Common pitfalls to watch for (and how to dodge them)

  • Goals that are too vague: keep them concrete and measurable, like “raise reading comprehension scores by X% using digital supports” rather than “improve literacy.”

  • Skipping assessment: you don’t learn what works unless you collect feedback and data in meaningful ways.

  • Underinvesting in PD: tech shifts fast; without regular training, tools sit unused.

  • Neglecting accessibility: tech should be for everyone. If it isn’t, the plan loses credibility and impact.

  • Overloading the plan with gadgets: the focus should be on how tech serves learning, not on tech for tech’s sake.

Closing thought: a living, responsive framework

A comprehensive technology plan isn’t a static document. It’s a living roadmap that evolves as needs change, new tools emerge, and classrooms adapt. By centering your plan on clear goals, robust assessment, ongoing professional development, and thoughtful budgeting, you create a resilient framework. It’s a setup that respects both the art of teaching and the science of digital tools.

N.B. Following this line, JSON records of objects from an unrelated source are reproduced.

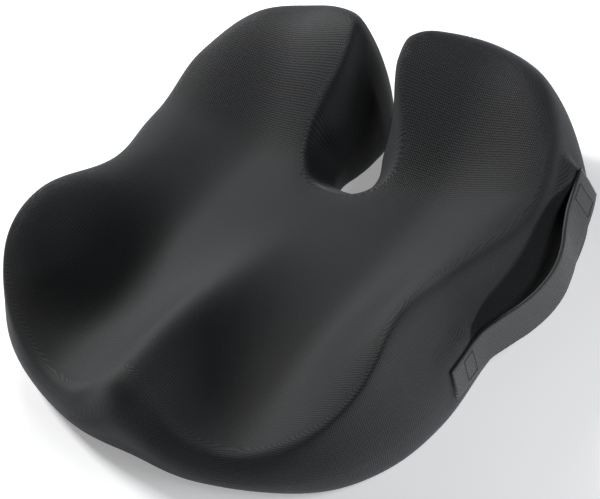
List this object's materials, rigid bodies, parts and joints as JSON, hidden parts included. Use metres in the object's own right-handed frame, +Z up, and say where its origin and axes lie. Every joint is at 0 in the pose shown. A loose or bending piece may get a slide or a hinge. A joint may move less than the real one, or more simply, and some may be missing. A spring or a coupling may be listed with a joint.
{
  "type": "seat cushion",
  "caption": "Contoured memory-foam seat cushion with raised rear lobes, a pommel, a tailbone cut-out, a zipped knit cover and a side carry strap.",
  "frame": {"origin": "centre of the whole object's bounding box in plan, on the plane it rests on (undersides of the grip dots, z = 0)", "axes": "+X to the sitter's right, towards the carry strap; +Y from the front lip towards the rear lobes; +Z up"},
  "size_m": [0.435, 0.4293, 0.1318],
  "materials": {
    "foam": "open-cell polyurethane memory foam",
    "cover_knit": "fine dotted charcoal knit, soft sheen",
    "base_fabric": "plain woven polyester",
    "grip_dots": "moulded silicone",
    "zip_tape": "herringbone tape",
    "zip_chain": "nylon coil",
    "zip_metal": "black enamel on zinc",
    "webbing": "ribbed grosgrain webbing",
    "thread": "twisted polyester thread"
  },
  "bodies": {
    "root": {"foam_core": "foam", "cover_top": "cover_knit", "cutout_gusset": "cover_knit", "bottom_front_panel": "base_fabric", "bottom_rear_panel": "base_fabric", "grip_dots_front": "grip_dots", "grip_dots_rear": "grip_dots", "zip_tape_front": "zip_tape", "zip_tape_rear": "zip_tape", "zip_coil_front": "zip_chain", "zip_coil_rear": "zip_chain", "zip_stops": "zip_metal", "zip_end_tab_left": "zip_tape", "zip_end_tab_right": "zip_tape", "handle_end_front": "webbing", "handle_end_rear": "webbing", "handle_stitch_front": "thread", "handle_stitch_rear": "thread"},
    "handle": {"handle_grip": "webbing"},
    "slider": {"zip_slider": "zip_metal"},
    "pull": {"zip_pull": "zip_metal"}
  },
  "joints": [
    {"name": "handle_pull", "type": "slide", "parent": "root", "child": "handle", "axis": [1, 0, 0], "range_m": [0, 0.012]},
    {"name": "zip_slide", "type": "slide", "parent": "root", "child": "slider", "axis": [1, 0, 0], "range_m": [-0.246, 0]},
    {"name": "zip_pull_swing", "type": "hinge", "parent": "slider", "child": "pull", "pos_m": [0.1145, -0.0649, 0.0033], "axis": [0, -1, 0], "range_deg": [0, 170]}
  ]
}
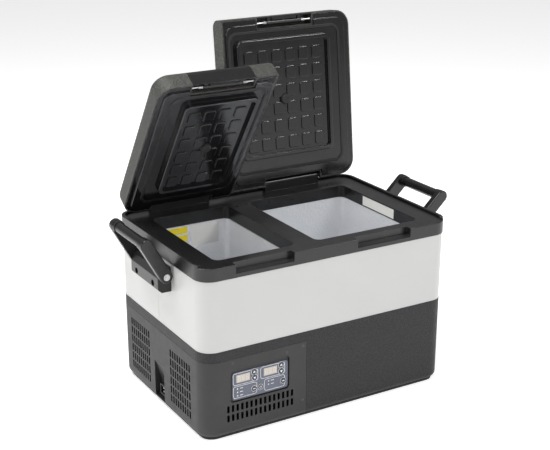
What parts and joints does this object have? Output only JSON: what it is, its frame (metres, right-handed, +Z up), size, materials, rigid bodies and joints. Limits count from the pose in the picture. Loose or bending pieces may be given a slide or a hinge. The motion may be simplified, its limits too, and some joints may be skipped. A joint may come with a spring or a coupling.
{
  "type": "portable compressor fridge",
  "caption": "Portable compressor cooler fridge with two separately lidded zones, swing handles, control panel and vented machine compartment.",
  "frame": {"origin": "centre of the footprint on the plane that the feet rest on", "axes": "+X to the right of the front, +Y to the rear, +Z up"},
  "size_m": [0.7253, 0.4323, 0.7387],
  "materials": {
    "cover_plastic": "fine satin charcoal",
    "base_plastic": "fine grained charcoal",
    "pan_plastic": "matte black",
    "rubber": "matte",
    "white_steel": "satin white",
    "rim_plastic": "satin black",
    "lens_plastic": "frosted white",
    "liner_aluminium": "stucco embossed",
    "foam": "rigid foam",
    "tube_aluminium": "drawn",
    "galvanised_sheet": "galvanised",
    "compressor_paint": "semi-gloss black",
    "copper_tube": "drawn copper",
    "fan_plastic": "satin",
    "circuit_board": "solder mask",
    "panel_overlay": "glossy overlay",
    "display": "unlit numeric display",
    "button_plastic": "satin",
    "socket_plastic": "matte",
    "pin_metal": "zinc plated",
    "screw_steel": "black zinc",
    "lid_plastic": "coarse speckled grain",
    "lid_liner_plastic": "glossy black",
    "gasket_rubber": "satin",
    "handle_plastic": "satin black"
  },
  "bodies": {
    "cabinet": {"base_shell": "base_plastic", "machine_cover": "cover_plastic", "base_pan": "pan_plastic", "rubber_feet": "rubber", "steel_wrap": "white_steel", "top_rim": "rim_plastic", "light_lens": "lens_plastic", "small_zone_liner": "liner_aluminium", "large_zone_liner": "liner_aluminium", "insulation": "foam", "small_evaporator": "tube_aluminium", "large_evaporator": "tube_aluminium", "bulkhead": "galvanised_sheet", "compressor": "compressor_paint", "compressor_mounts": "rubber", "condenser_fins": "tube_aluminium", "condenser_tubes": "copper_tube", "fan_shroud": "fan_plastic", "control_board": "circuit_board", "filter_drier": "copper_tube", "control_panel": "panel_overlay", "display_windows": "display", "power_socket": "socket_plastic", "socket_pins": "pin_metal", "hinge_pins": "pin_metal", "cover_screws": "screw_steel", "bracket_screws": "screw_steel", "handle_pivots": "pin_metal", "left_handle_bracket": "handle_plastic", "right_handle_bracket": "handle_plastic"},
    "fan": {"fan_rotor": "fan_plastic"},
    "small_zone_up_button": {"small_zone_up_button": "button_plastic"},
    "small_zone_down_button": {"small_zone_down_button": "button_plastic"},
    "large_zone_up_button": {"large_zone_up_button": "button_plastic"},
    "large_zone_down_button": {"large_zone_down_button": "button_plastic"},
    "set_button": {"set_button": "button_plastic"},
    "power_button": {"power_button": "button_plastic"},
    "mode_button": {"mode_button": "button_plastic"},
    "small_lid": {"small_lid_cover": "lid_plastic", "small_lid_liner": "lid_liner_plastic", "small_lid_foam": "foam", "small_lid_gasket": "gasket_rubber", "small_lid_vent_plug": "rubber", "small_latch_rod": "pin_metal", "small_latch_springs": "pin_metal"},
    "small_latch": {"small_latch_lever": "rim_plastic"},
    "large_lid": {"large_lid_cover": "lid_plastic", "large_lid_liner": "lid_liner_plastic", "large_lid_foam": "foam", "large_lid_gasket": "gasket_rubber", "large_lid_vent_plug": "rubber", "large_latch_rod": "pin_metal", "large_latch_springs": "pin_metal"},
    "large_latch": {"large_latch_lever": "rim_plastic"},
    "left_handle": {"left_handle_front_arm": "handle_plastic", "left_handle_rear_arm": "handle_plastic", "left_handle_grip": "handle_plastic"},
    "right_handle": {"right_handle_front_arm": "handle_plastic", "right_handle_rear_arm": "handle_plastic", "right_handle_grip": "handle_plastic"}
  },
  "joints": [
    {"name": "small_lid_hinge", "type": "hinge", "parent": "cabinet", "child": "small_lid", "pos_m": [-0.1515, 0.1722, 0.3776], "axis": [-1, 0, 0], "range_deg": [-55.6, 40.5]},
    {"name": "large_lid_hinge", "type": "hinge", "parent": "cabinet", "child": "large_lid", "pos_m": [0.1265, 0.1722, 0.3776], "axis": [-1, 0, 0], "range_deg": [-96.1, 0]},
    {"name": "small_latch_pivot", "type": "hinge", "parent": "small_lid", "child": "small_latch", "pos_m": [-0.1505, -0.03083, 0.66119], "axis": [-1, 0, 0], "range_deg": [0, 20], "stiffness_Nm_per_rad": 0.35, "springref_deg": -8.59},
    {"name": "large_latch_pivot", "type": "hinge", "parent": "large_lid", "child": "large_latch", "pos_m": [0.1235, 0.202, 0.7251], "axis": [-1, 0, 0], "range_deg": [0, 20], "stiffness_Nm_per_rad": 0.35, "springref_deg": -8.59},
    {"name": "left_handle_swing", "type": "hinge", "parent": "cabinet", "child": "left_handle", "pos_m": [-0.3015, 0, 0.311], "axis": [0, -1, 0], "range_deg": [-29, 151]},
    {"name": "right_handle_swing", "type": "hinge", "parent": "cabinet", "child": "right_handle", "pos_m": [0.3015, 0, 0.311], "axis": [0, 1, 0], "range_deg": [-46, 134]},
    {"name": "fan_spin", "type": "hinge", "parent": "cabinet", "child": "fan", "pos_m": [-0.2245, -0.09, 0.086], "axis": [1, 0, 0], "continuous": true},
    {"name": "small_zone_up_button_press", "type": "slide", "parent": "cabinet", "child": "small_zone_up_button", "axis": [0, 1, 0], "range_m": [0, 0.0008], "stiffness_N_per_m": 800, "springref_m": -0.0004},
    {"name": "small_zone_down_button_press", "type": "slide", "parent": "cabinet", "child": "small_zone_down_button", "axis": [0, 1, 0], "range_m": [0, 0.0008], "stiffness_N_per_m": 800, "springref_m": -0.0004},
    {"name": "large_zone_up_button_press", "type": "slide", "parent": "cabinet", "child": "large_zone_up_button", "axis": [0, 1, 0], "range_m": [0, 0.0008], "stiffness_N_per_m": 800, "springref_m": -0.0004},
    {"name": "large_zone_down_button_press", "type": "slide", "parent": "cabinet", "child": "large_zone_down_button", "axis": [0, 1, 0], "range_m": [0, 0.0008], "stiffness_N_per_m": 800, "springref_m": -0.0004},
    {"name": "set_button_press", "type": "slide", "parent": "cabinet", "child": "set_button", "axis": [0, 1, 0], "range_m": [0, 0.0008], "stiffness_N_per_m": 800, "springref_m": -0.0004},
    {"name": "power_button_press", "type": "slide", "parent": "cabinet", "child": "power_button", "axis": [0, 1, 0], "range_m": [0, 0.0008], "stiffness_N_per_m": 800, "springref_m": -0.0004},
    {"name": "mode_button_press", "type": "slide", "parent": "cabinet", "child": "mode_button", "axis": [0, 1, 0], "range_m": [0, 0.0008], "stiffness_N_per_m": 800, "springref_m": -0.0004}
  ]
}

If you’re starting to sketch your own plan, imagine the four blocks as a sturdy table with four legs. If one leg gets wobbly, the whole table wobbles. Tighten the goals, sharpen the assessment methods, invest in people, and steward the budget with intention. Do that, and you’ll have a tech approach that actually supports teachers, students, and families in meaningful ways.

And if you’re curious about how these ideas play out in real classrooms and schools, keep an eye on stories about accessible tech, inclusive learning environments, and the everyday wins that come from well-supported educators. After all, technology is most powerful when it clears a path for learning—not when it becomes a barrier to it.